Input array: \([0, 3, 0, 1, 0, 0, 1, 3]\)

Step 1: Count frequencies
- \(C = [4, 2, 0, 2]\) (four 0s, two 1s, zero 2s, two 3s)
Step 2: Cumulative sum
- \(C[0] = 4\) (four elements \(\le 0\))
- \(C[1] = 4 + 2 = 6\) (six elements \(\le 1\))
- \(C[2] = 6 + 0 = 6\) (six elements \(\le 2\))
- \(C[3] = 6 + 2 = 8\) (eight elements \(\le 3\))
- Result: \(C = [4, 6, 6, 8]\)
Query: How many elements in range [1, 3]? \[\text{count} = C[3] - C[0] = 8 - 4 = 4\] Elements in \([1, 3]\): \([3, 1, 1, 3]\) — count is 4 ✓

Query: How many elements in range [0, 1]? \[\text{count} = C[1] - C[-1]\] But \(C[-1]\) is out of bounds.

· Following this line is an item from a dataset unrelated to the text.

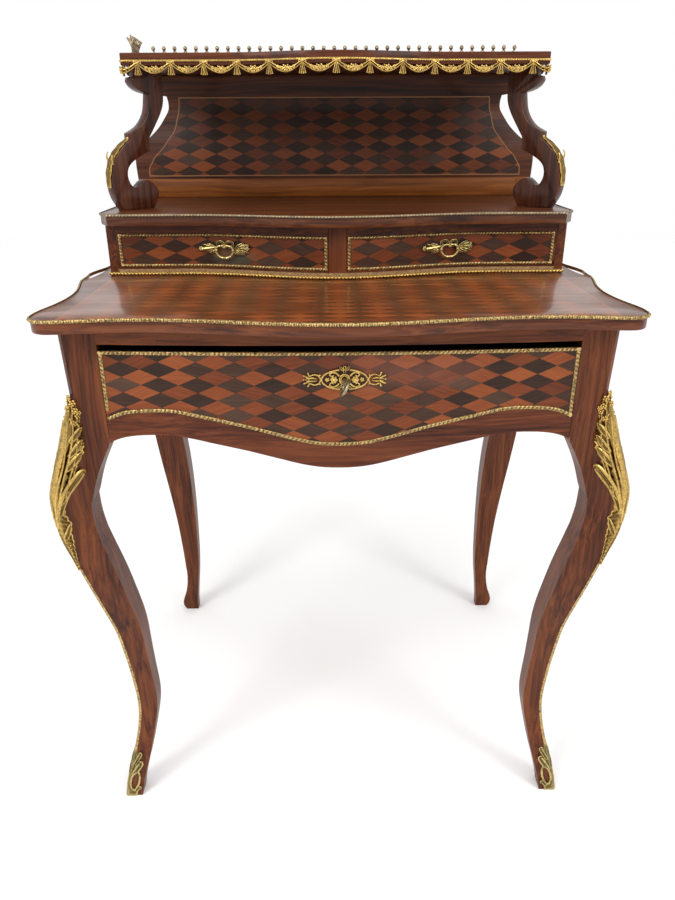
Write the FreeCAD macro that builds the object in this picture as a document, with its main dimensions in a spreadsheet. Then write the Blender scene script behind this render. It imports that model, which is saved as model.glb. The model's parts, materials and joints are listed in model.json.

Instead, if querying \([0, b]\): \[\text{count} = C[b]\] So: \(C[1] = 6\) ✓ (Elements 0, 0, 0, 0, 1, 1)
Time complexity:
- Preprocessing (counting sort): \(\Theta(n + k)\)
- Each query: \(\Theta(1)\)
- Total for \(q\) queries: \(\Theta(n + k + q)\)

Answer: Build a cumulative count array using counting sort. To answer “how many in range \([a, b]\)?”, return \(C[b] - C[a-1]\) in \(\Theta(1)\) time. Preprocessing takes \(\Theta(n + k)\).